Daniel March, Sr., was a prolific author and enthusiastic world traveler.  Many people considered him to be very well-informed and worth listening to and reading.  Yet his books have faded into obscurity and one hymn–“Hark! the Voice of Jesus Crying” (1868)–has become the text on which his historical reputation rests.  The hymn if four stanzas includes a frequently omitted stanza–the one which speaks of “heathen lands” and “heathen nearer.”  The Lutheran Hymnal (1941) lacks that stanza because of what follows the “heathen” references–theology with which I agree yet which certain Confessional Lutherans considered troublesome in the late 1930 and 1940s, and which many adherents of that school of Christianity still find objectionable.  That stanza, in fact, is absent from both versions of the hymn in the Lutheran Service Book (2006), a successor of The Lutheran Hymnal.  Our saint, an enthusiastic supporter of missions, wrote:

Hark! the voice of Jesus crying,

“Who will go and work today?

Fields are white and harvests waiting,

Who will bear the sheaves away?”

Loud and long the Master calleth,

Rich reward He offers thee;

Who will answer, gladly saying,

“Here am I, send me, send me”?

+++++

If you cannot cross the ocean,

And the heathen lands explore,

You can find the heathen nearer,

You can help them at your door;

If you cannot give your thousands,

You can give the widow’s mite,

And the least you give for Jesus

Will be precious in His sight.

+++++

If you cannot speak like angels,

If you cannot preach like Paul,

You can tell the love of Jesus,

You can say he died for all.

If you cannot rouse the wicked

With the Judgment’s dread alarms,

You can lead the little children

To the Savior’s waiting arms.

+++++

Let none hear you idly saying,

“There is nothing I can do,”

While the souls of men are dying

And the Master calls for you.

Take the work He gives you gladly,

Let His work your pleasure be;

Answer quickly when he calleth,

“Here I am, send me, send me!”

The treatment of the hymn in other hymn books interests me.  In some hymnals Jesus is crying; in others, however, he is calling.  The committee which prepared The Methodist Hymnal (1935) changed no words yet omitted the third stanza.  The Pilgrim Hymnal (1931/1935) committee, however, altered the text–a practice which dated to March’s time and bothered him.  In the 1931/1935 hymnal the third stanza was absent , “heathen lands” became “mission lands,” the “heathen nearer” became the “needy nearer,” and “Rich reward he offers thee” became “Flings a challenge strong to thee.”  The hymn has fallen out of favor with many hymnal committees since the 1950s, being absent, for example, from successor hymnals of the United Church of Christ, The United Methodist Church, and their predecessor bodies.  I have read altered versions of the text and seldom read all four original stanzas in other hymnals.  For example, The Baptist Hymnal (1991) and the Baptist Hymnal (2008) speaks of “distant lands” and the “lost around you,” but not of the heathen.  The Covenant Hymnal:  A Worshipbook (1996) offers all four stanzas, albeit in altered form; there is “a distant land” instead of “heathen lands,” and the “pagan nearby” instead of the “heathen nearer.” The Trinity Hymnal (1961), the Trinity Hymnal–Revised Edition (1990), and the Trinity Hymnal–Baptist Edition (1995) offer the same four-stanza version–one which replaces March’s third stanza with words he did not write and leaves the rest of the text as he composed it.  (I like having a collection of hymnals!)

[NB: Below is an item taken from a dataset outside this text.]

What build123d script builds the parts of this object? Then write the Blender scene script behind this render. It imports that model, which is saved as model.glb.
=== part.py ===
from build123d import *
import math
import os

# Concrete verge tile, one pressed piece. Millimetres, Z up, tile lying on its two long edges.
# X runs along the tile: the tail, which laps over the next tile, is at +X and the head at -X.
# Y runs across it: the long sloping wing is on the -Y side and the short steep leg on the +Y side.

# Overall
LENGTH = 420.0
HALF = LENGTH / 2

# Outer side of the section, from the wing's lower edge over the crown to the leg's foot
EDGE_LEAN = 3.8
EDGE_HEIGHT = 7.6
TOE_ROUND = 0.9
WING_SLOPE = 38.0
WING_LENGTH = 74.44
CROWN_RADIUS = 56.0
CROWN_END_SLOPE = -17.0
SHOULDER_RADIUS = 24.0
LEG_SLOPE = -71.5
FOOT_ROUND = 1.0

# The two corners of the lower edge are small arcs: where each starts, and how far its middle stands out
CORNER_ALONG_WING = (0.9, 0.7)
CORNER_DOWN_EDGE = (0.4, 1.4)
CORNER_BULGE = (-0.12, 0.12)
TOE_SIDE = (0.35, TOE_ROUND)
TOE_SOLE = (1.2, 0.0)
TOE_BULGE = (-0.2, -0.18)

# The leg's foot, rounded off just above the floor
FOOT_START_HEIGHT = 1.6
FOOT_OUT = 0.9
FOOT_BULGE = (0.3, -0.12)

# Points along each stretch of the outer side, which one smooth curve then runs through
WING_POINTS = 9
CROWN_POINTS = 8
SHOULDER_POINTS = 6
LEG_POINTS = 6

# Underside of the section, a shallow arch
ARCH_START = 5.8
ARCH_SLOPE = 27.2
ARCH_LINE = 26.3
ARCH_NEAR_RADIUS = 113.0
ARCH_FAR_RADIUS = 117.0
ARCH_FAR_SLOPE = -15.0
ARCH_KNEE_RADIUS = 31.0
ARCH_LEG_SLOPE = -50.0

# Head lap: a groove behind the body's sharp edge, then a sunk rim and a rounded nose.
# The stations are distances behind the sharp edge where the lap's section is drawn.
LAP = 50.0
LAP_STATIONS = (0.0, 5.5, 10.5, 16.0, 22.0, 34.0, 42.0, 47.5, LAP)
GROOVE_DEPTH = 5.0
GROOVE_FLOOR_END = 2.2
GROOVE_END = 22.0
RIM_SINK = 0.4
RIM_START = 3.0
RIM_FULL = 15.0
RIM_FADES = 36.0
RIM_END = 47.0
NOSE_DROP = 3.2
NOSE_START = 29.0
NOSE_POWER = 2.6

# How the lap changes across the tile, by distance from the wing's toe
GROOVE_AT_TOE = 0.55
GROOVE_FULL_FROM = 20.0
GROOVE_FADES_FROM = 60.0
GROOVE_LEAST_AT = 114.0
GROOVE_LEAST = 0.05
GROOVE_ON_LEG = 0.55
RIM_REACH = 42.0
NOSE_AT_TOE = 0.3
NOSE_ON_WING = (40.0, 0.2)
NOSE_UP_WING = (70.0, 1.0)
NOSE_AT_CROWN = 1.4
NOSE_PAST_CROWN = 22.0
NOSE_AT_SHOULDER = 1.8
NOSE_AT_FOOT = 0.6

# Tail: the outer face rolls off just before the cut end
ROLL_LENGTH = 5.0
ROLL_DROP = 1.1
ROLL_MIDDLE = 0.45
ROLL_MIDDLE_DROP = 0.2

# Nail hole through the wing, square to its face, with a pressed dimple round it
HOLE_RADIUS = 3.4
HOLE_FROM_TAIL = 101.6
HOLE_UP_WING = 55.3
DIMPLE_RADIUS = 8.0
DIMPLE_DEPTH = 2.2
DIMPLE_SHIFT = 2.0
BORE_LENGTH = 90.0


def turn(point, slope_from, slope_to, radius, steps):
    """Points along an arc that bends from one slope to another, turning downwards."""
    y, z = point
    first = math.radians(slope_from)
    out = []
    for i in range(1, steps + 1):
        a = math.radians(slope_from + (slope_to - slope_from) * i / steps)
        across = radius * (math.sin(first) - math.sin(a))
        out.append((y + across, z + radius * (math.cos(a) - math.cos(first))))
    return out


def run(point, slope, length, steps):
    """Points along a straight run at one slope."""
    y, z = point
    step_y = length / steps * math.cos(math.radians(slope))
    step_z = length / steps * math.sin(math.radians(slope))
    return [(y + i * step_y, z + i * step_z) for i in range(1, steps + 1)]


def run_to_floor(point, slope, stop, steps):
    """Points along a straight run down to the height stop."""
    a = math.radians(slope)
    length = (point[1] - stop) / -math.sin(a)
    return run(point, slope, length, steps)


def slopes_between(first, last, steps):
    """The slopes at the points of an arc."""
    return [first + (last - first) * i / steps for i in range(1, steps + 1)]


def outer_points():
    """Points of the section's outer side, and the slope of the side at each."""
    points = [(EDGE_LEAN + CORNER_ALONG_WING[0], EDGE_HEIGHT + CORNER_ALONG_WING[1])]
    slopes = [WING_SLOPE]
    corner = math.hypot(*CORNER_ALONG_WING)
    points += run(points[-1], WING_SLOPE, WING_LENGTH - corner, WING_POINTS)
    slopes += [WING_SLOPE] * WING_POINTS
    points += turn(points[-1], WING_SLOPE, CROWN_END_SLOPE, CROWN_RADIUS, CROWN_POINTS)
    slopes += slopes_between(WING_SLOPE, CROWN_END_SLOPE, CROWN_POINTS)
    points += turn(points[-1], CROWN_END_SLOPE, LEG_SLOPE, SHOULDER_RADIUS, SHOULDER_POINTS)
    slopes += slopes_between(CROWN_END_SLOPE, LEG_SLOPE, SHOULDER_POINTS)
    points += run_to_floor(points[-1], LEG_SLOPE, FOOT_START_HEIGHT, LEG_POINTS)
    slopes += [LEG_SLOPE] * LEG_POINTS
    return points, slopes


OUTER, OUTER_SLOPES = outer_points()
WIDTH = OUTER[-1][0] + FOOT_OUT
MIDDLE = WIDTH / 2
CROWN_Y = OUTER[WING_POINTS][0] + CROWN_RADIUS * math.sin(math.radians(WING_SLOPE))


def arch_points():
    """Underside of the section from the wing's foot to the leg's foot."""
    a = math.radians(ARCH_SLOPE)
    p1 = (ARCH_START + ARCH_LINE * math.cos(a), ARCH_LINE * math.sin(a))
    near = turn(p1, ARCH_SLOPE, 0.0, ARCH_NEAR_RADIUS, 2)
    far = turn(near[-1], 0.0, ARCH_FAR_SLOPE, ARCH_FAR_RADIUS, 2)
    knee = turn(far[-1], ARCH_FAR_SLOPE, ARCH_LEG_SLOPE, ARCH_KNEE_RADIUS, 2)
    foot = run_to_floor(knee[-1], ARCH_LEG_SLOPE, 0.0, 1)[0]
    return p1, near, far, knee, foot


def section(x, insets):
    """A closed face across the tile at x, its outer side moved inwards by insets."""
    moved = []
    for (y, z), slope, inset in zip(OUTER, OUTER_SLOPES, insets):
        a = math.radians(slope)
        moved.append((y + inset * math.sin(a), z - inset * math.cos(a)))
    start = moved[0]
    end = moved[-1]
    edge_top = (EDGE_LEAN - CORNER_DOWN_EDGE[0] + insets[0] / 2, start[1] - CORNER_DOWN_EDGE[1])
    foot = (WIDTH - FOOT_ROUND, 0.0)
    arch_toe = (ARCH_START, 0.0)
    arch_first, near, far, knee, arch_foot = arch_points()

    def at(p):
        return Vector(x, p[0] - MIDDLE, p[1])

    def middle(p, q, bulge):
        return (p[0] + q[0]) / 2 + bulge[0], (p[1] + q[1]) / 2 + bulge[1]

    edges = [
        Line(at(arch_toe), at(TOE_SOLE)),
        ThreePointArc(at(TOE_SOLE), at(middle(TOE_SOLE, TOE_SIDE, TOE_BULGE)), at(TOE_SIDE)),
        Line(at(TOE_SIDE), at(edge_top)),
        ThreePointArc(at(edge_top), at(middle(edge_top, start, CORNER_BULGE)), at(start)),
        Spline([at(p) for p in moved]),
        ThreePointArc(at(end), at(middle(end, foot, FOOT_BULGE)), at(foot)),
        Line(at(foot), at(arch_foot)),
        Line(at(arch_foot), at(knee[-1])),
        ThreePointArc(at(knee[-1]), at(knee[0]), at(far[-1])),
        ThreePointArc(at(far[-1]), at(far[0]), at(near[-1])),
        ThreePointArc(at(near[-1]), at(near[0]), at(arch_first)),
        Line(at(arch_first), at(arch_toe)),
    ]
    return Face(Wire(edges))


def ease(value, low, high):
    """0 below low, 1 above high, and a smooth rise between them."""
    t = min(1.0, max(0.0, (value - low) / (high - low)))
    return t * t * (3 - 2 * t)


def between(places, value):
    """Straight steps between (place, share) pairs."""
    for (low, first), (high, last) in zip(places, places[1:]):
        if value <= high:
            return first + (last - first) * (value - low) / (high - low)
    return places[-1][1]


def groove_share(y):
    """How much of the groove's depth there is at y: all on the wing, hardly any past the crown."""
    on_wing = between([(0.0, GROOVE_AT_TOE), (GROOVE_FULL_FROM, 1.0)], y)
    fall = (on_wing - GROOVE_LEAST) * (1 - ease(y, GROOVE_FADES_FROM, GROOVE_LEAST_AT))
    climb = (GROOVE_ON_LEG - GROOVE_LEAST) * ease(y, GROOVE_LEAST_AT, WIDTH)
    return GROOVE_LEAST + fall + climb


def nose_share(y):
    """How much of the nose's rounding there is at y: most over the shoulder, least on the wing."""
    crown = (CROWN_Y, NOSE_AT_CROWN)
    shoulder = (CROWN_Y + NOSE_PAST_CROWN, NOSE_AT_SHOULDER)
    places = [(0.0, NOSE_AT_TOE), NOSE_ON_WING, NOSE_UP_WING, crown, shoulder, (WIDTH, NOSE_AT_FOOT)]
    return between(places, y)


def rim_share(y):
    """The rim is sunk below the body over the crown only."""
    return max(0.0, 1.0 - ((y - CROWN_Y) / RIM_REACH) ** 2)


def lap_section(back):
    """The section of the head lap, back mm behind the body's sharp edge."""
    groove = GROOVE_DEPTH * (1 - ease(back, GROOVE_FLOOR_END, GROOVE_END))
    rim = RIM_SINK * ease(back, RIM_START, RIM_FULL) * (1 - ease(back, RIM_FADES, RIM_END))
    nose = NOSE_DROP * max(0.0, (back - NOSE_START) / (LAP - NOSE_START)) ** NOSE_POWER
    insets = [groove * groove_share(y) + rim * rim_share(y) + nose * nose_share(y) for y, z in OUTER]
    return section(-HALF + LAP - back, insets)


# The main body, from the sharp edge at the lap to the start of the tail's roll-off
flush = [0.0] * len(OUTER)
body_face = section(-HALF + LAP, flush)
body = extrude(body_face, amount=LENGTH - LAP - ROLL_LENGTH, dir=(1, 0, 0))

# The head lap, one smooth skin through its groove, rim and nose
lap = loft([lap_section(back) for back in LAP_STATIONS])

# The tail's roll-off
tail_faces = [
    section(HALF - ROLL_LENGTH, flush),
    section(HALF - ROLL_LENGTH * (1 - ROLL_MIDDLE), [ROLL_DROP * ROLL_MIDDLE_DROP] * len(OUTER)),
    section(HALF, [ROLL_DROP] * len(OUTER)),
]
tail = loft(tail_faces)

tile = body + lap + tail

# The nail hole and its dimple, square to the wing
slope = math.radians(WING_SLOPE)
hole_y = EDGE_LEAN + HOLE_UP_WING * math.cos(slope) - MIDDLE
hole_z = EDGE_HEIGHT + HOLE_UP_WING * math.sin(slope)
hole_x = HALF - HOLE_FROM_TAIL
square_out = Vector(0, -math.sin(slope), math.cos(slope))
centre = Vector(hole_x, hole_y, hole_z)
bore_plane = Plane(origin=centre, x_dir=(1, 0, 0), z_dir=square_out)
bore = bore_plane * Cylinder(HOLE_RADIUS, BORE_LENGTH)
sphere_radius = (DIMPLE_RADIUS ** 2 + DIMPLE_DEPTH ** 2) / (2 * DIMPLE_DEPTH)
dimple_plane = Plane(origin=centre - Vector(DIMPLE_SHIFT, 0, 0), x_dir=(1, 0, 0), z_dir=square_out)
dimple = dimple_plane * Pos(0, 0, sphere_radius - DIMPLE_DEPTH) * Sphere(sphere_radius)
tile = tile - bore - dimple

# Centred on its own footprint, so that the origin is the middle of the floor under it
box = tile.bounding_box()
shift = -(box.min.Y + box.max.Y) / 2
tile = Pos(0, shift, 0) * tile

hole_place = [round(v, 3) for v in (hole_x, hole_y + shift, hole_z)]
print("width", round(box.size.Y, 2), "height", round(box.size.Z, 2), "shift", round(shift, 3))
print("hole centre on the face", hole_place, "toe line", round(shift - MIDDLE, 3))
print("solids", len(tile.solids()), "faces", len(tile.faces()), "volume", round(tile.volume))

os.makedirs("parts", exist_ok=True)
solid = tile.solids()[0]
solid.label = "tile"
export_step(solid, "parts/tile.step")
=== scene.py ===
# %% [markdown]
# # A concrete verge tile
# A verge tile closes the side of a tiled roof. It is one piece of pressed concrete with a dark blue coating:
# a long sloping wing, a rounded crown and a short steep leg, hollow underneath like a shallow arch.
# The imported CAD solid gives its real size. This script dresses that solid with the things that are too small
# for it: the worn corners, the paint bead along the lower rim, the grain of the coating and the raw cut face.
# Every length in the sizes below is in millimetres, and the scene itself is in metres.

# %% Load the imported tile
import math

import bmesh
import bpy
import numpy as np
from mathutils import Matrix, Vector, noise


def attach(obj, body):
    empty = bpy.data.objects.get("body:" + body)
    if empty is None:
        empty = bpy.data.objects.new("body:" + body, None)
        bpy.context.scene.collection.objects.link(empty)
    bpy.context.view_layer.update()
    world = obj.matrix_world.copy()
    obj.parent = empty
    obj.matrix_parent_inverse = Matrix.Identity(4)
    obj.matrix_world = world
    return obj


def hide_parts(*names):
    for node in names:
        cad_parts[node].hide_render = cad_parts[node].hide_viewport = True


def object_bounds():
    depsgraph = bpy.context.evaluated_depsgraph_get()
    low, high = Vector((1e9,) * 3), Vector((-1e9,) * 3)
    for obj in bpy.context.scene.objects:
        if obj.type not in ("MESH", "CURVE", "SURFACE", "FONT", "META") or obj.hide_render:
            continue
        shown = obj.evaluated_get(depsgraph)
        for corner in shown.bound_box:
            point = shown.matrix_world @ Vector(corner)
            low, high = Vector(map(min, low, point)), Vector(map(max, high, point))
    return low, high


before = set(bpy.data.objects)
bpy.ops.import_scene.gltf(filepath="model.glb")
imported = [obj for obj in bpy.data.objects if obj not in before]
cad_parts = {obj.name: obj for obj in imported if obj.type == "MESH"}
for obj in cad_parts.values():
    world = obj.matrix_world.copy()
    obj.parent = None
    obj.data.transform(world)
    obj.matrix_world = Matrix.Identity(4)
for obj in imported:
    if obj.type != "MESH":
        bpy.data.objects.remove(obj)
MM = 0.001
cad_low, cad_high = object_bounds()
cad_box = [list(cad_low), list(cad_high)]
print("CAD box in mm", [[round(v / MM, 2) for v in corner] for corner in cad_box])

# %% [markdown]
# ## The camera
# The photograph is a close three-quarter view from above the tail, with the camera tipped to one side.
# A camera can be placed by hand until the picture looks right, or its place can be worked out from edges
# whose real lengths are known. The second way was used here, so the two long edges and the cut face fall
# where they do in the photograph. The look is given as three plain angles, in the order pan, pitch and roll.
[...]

The author of that hymn entered the world at Millburg, Massachusetts, on July 21, 1816.  His parents were Samuel March and Zoa Park March, farmers.  Our saint, the third of six children, attended the Millburg Academy before matriculating at Amherst College in 1834.  He left Amherst College after two years without graduating yet graduated from Yale College with his B.A. degree in 1840.  March worked as the Principal of Fairfield Academy, Fairfield, Connecticut, from 1840 to 1843 before completing his theological studies at Yale in 1845.  By then he had earned his M.A. from Yale (1843), had been a licensed preacher for three years, and had been the husband of Jane Parker Gilson March (1818-1857) for four years.

Some of the hymnal companion volumes and hymn websites I consulted informed me erroneously that March’s 1845 ordination was in the Presbyterian Church.  Actually, the ordaining authority was the Fairfield West Association, and his first pastorate was the Congregational Church at Cheshire, Connecticut, from 1845 to 1848.  About six years (1849-1855) at First Congregational Church, Nashua, New Hampshire, followed.  From 1856 to 1862 our saint ministered at First Congregational Church, Woburn, Massachusetts.

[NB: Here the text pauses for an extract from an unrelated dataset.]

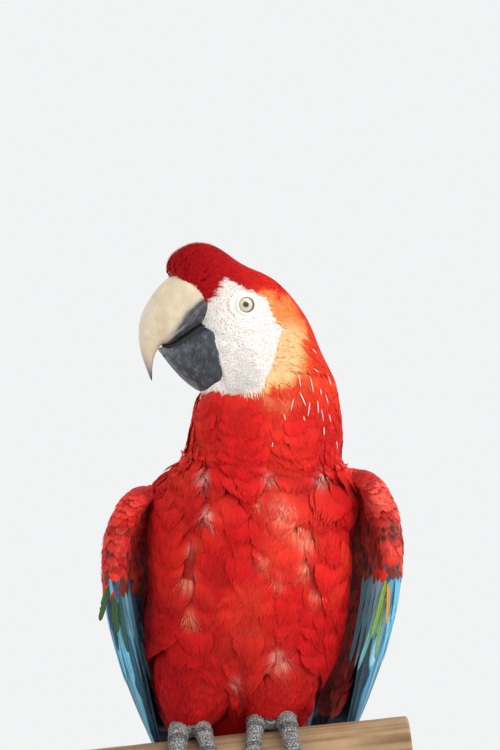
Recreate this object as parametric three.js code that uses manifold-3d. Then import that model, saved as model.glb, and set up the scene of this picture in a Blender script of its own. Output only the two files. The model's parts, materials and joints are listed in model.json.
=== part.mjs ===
// Scarlet macaw (Ara macao), a still life-size model, standing on a short cut of round perch
// that a flat base and one rod hold up. Millimetres, +Z up. The breast faces -Y, the bird's
// left side is +X, and its head is turned to its right, towards -X.
// Origin: the middle of the underside of the stand's base.
import * as THREE from "three";
import { mergeVertices } from "three/addons/utils/BufferGeometryUtils.js";
import Module from "manifold-3d";

const wasm = await Module();
wasm.setup();

// ---------------------------------------------------------------- driving sizes
const GAP = 0.35; // clearance kept between neighbouring pieces
const MOUTH = 1; // how far the bill is open
const PERCH_TOP = 486; // height of the perch's top, at the feet, above the floor
const FEET_X = -15; // sideways place of the point midway between the feet
const PERCH_R = 18; // perch radius
const PERCH_LENGTH = 216;
const PERCH_SLOPE = THREE.MathUtils.degToRad(6); // the perch rises towards the bird's left
const BASE_R = 132;
const BASE_T = 12;
const ROD_R = 8;
const AROUND = 24; // facets around the body
const HEAD_CENTRE = [-9.5, -17, 278]; // midway between the eyes
const HEAD_TURN = THREE.MathUtils.degToRad(75); // how far the head is turned to the right
const HEAD_ROLL = THREE.MathUtils.degToRad(8); // left eye lowered
const HEAD_NOD = THREE.MathUtils.degToRad(0);
const EYE_R = 7.9; // eyeball radius
const EYE_SIDE = 18.2; // eyeball centre from the head's mid-plane
const EYE_FORWARD = 1.5;
const EYE_UP = -2.3;
const TAIL_LENGTH = 462;
const TAIL_LEAN = THREE.MathUtils.degToRad(19); // the tail's slope from the vertical
const BODY_X = -6; // sideways shift of the lower body over the feet

// ---------------------------------------------------------------- small vector helpers
const V = (x, y, z) => new THREE.Vector3(x, y, z);
const clamp01 = (x) => Math.min(1, Math.max(0, x));
const lerp = (a, b, t) => a + (b - a) * t;
// Smooth value at t in 0..1 through evenly spaced values.
function along(values, t) {
  const n = values.length - 1,
    x = clamp01(t) * n,
    i = Math.min(n - 1, Math.floor(x)),
    f = x - i;
  const p = (k) => values[Math.min(n, Math.max(0, k))];
  return (
    0.5 *
    (2 * p(i) +
      (p(i + 1) - p(i - 1)) * f +
      (2 * p(i - 1) - 5 * p(i) + 4 * p(i + 1) - p(i + 2)) * f * f +
      (3 * p(i) - p(i - 1) - 3 * p(i + 1) + p(i + 2)) * f * f * f)
  );
}
const curve = (...points) => (t) =>
  V(
    along(points.map((p) => p[0]), t),
    along(points.map((p) => p[1]), t),
    along(points.map((p) => p[2]), t),
  );

// Head axes: F towards the bill, L to the bird's left, U up.
const HF = V(-Math.sin(HEAD_TURN), -Math.cos(HEAD_TURN), 0);
const HL = V(0, 0, 1).cross(HF).normalize();
HL.applyAxisAngle(HF, -HEAD_ROLL);
const HU = HF.clone().cross(HL).normalize();
HF.applyAxisAngle(HL, HEAD_NOD);
HU.applyAxisAngle(HL, HEAD_NOD);
const HC = V(...HEAD_CENTRE);
const inHead = (f, l, u) =>
  HC.clone().addScaledVector(HF, f).addScaledVector(HL, l).addScaledVector(HU, u);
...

Then March’s Presbyterian connections began.  He served as the pastor of Clinton Street Immanuel Presbyterian Church, Philadelphia, Pennsylvania, from 1862 to 1876.  He also spent part of the 1860s serving on the Presbyterian Publication Committee (headquartered in that city), which published some of his books.  And March was, from the 1860s until his death, a minister of the Presbytery of Philadelphia, even though he returned to the pulpit of the First Congregational Church of Woburn for a second tenure (1877-1895).

March, as a family man, married twice.  He and his first wife, Jane Parker Gilson March (1818-1857), had four children:

  1. Anna Parker March (1842-1863);
  2. Charles A. March, who became an attorney and outlived his father;
  3. Daniel March, Jr. (1884-1897), who became a doctor; and
  4. Frederick William March (1847-1935), who became a Presbyterian minister and a missionary to Syria.

Our saint remarried in 1859.  His second wife was Anna LeConte March, who died in 1879.

Dr. Daniel March, Sr. (Doctor of Divinity, Western University of Pennsylvania, Pittsburgh, 1864) opposed slavery, supported foreign missions, and was a relatively High Church Calvinist.  His published works included an antislavery speech, devotional and other theological books, and a volume of liturgical forms.  Those works include the following:

  1. Yankee Land and the Yankee (1840);
  2. A Poem Delivered Before the Phi Beta Kappa Society in Yale College, August 19, 1846 (1846);
  3. The Crisis of Freedom:  Remarks on the Duty Which All Christian Men and Good Citizens Owe to Their Country in the Present State of Public Affairs (1854);
  4. Walks and Homes of Jesus (1866);
  5. Night Scenes in the Bible (1868);
  6. Our Father’s House, or the Unwritten Word (1869);
  7. Home Life in the Bible (1873);
  8. The Introduction to Household Worship (1873), by a Layman;
  9. Public Worship, Partly Responsive; Designed for Any Christian Congregation (1873);
  10. An article on “Research and Travel in Bible Lands” in Wood’s Bible Animals (1877), by J. G. Wood;
  11. From Dark to Dawn; Being a Second Series of Night Scenes in the Bible (1878);
  12. The Introduction to The Pictoral Bible and Commentator–New Edition (1878), by Ingram Cobbin;
  13. The First Khedive:  Lessons in the Life of Joseph (1887);
  14. Walks with Jesus; or, Days of the Son of Man (1888); and
  15. Morning Light in Many Lands (1891).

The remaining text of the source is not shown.